Beschleunigung ist das Gebot der Stunde. Das hatte schon die letzte Koalition mit ihrem „Deutschlandtempo“ erkannt. Auch der neue Koalitionsvertrag ist durchzogen von Beschleunigungsvorsätzen. Dies gilt in besonderem Maße für alle Arten von staatlichen Genehmigungen: „Notwendig ist eine grundsätzliche Überarbeitung von Planungs-, Bau, Umwelt-, Vergabe- und des (Verwaltungs-)Verfahrensrechts“ heißt es in Zeile 682, 683 des Vertrages. Konkret wird u.a. ein einheitliches Verfahrensrecht für Infrastrukturvorhaben angestrebt. Wer die Zeitabläufe von Verwaltungsverfahren und Verwaltungsstreitverfahren kennt, kann hier im Grundsatz nur zustimmen. Allein es fehlt mir der Glaube, dass diesmal der große Wurf gelingen und alles anders wird. Dafür hat es in der Vergangenheit schon zu viele Beschleunigungsgesetze gegeben: Das erste Verkehrswegeplanungsbeschleunigungsgesetz stammt von 1991 (BGBl. I S. 2174), es folgten neun weitere Beschleunigungsgesetze, das letzte war 2024 das Gesetz zur Verbesserung des Klimaschutzes und zur Beschleunigung immissionsschutzrechtlicher Genehmigungsverfahren (BGBl. I 2024 Nr. 225). Nahezu alles, was im aktuellen Koalitionsvertrag zur Beschleunigung von Planungs- und Genehmigungsverfahren vorgeschlagen wird, findet sich bereits in dem einen oder anderen dieser Gesetze. Immerhin wird im Koalitionsvertrag erkannt, dass ohne eine Änderung – und das heißt: Reduzierung – der materiell-rechtlichen Anforderungen substanzielle Verfahrensbeschleunigungen nicht erreichbar sind und eine Änderung von Unionsrecht erforderlich ist. Das gilt gleichermaßen für das Verbandsklagerecht, das man angesichts der eindeutigen und verbandsklagefreundlichen Rechtsprechung des EuGH im nationalen Alleingang ebenso wenig substanziell einschränken kann. 
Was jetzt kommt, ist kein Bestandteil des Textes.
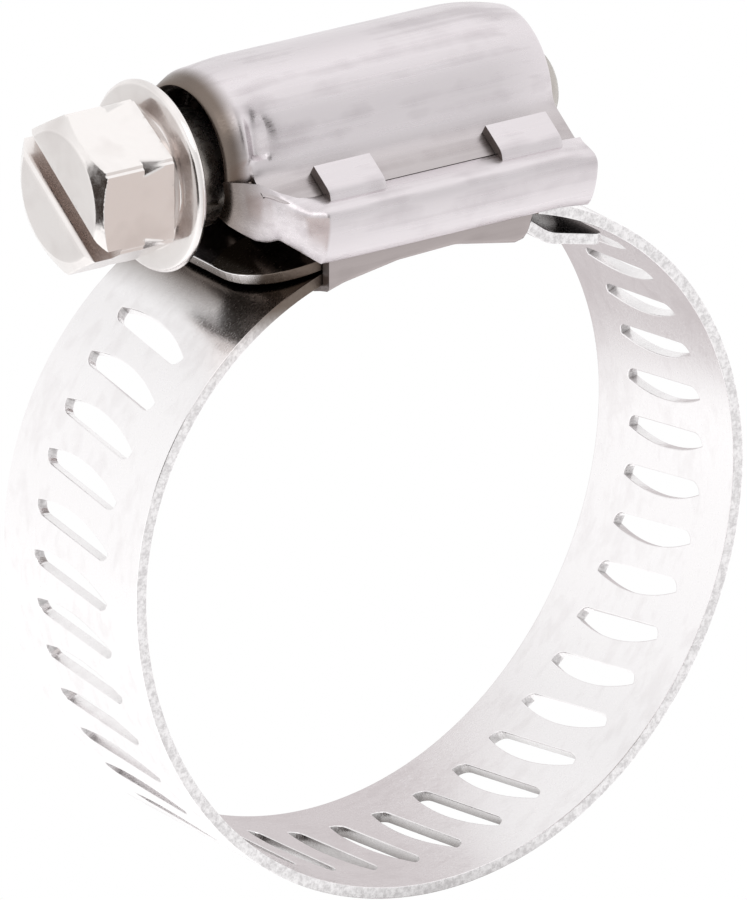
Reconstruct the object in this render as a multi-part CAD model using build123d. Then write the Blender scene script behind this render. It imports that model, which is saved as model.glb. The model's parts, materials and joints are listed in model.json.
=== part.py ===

Im klaren Widerspruch zu den allgegenwärtigen Beschleunigungsbemühungen stehen die Überlegungen im Abschnitt 1.2 des Koalitionsvertrags, die „sozialrechtlichen Rechtsgebiete Wohngeld, BAföG, Unterhaltsvorschuss sowie die Kinder- und Jugendhilfe nach dem SGB VIII“ der Zuständigkeit der Sozialgerichte zuzuordnen. Anders als im Vertrag behauptet, handelt es sich nicht um die sachnähere Gerichtsbarkeit. Die Sozialgerichtsbarkeit ist die Gerichtsbarkeit für beitragsfinanzierte Sozialleistungen. Die steuerfinanzierten Leistungen gehören dagegen seit je her vor die Verwaltungsgerichte. Die den Sozialgerichten 2004 im Vermittlungsausschuss in einer Nacht-und-Nebel-Aktion zugewiesene Zuständigkeit für die Sozialhilfe war eine systemwidrige Fehlentscheidung, die nunmehr durch die beabsichtigte vollständige Verlagerung der bisher den Verwaltungsgerichten zugewiesenen Rechtsgebiete vertieft und vollendet werden soll. Abgesehen von der fehlenden sachlichen Rechtfertigung würde eine solche Verlagerung zumindest vorübergehend zu massiven Beeinträchtigungen des Rechtsschutzes für die besonders schutzbedürftigen Leistungsempfänger führen. Die Sozialgerichte verfügen insoweit über keine oder nur wenig Expertise und werden sich zunächst langwierig und unter Beachtung der bisherigen verwaltungsgerichtlichen Rechtsprechung einarbeiten müssen, und das in einer Situation, in der die Sozialgerichte zum Teil deutlich längere Laufzeiten haben als die Verwaltungsgerichte. Gleichwohl und ohne jede Not teils schwierige Rechtsgebiete zu verlagern und jahrelange Rechtsunsicherheit in Kauf zu nehmen, ist das Gegenteil eines bürgerfreundlichen und unbürokratisch handelnden Sozial- und Rechtsstaates.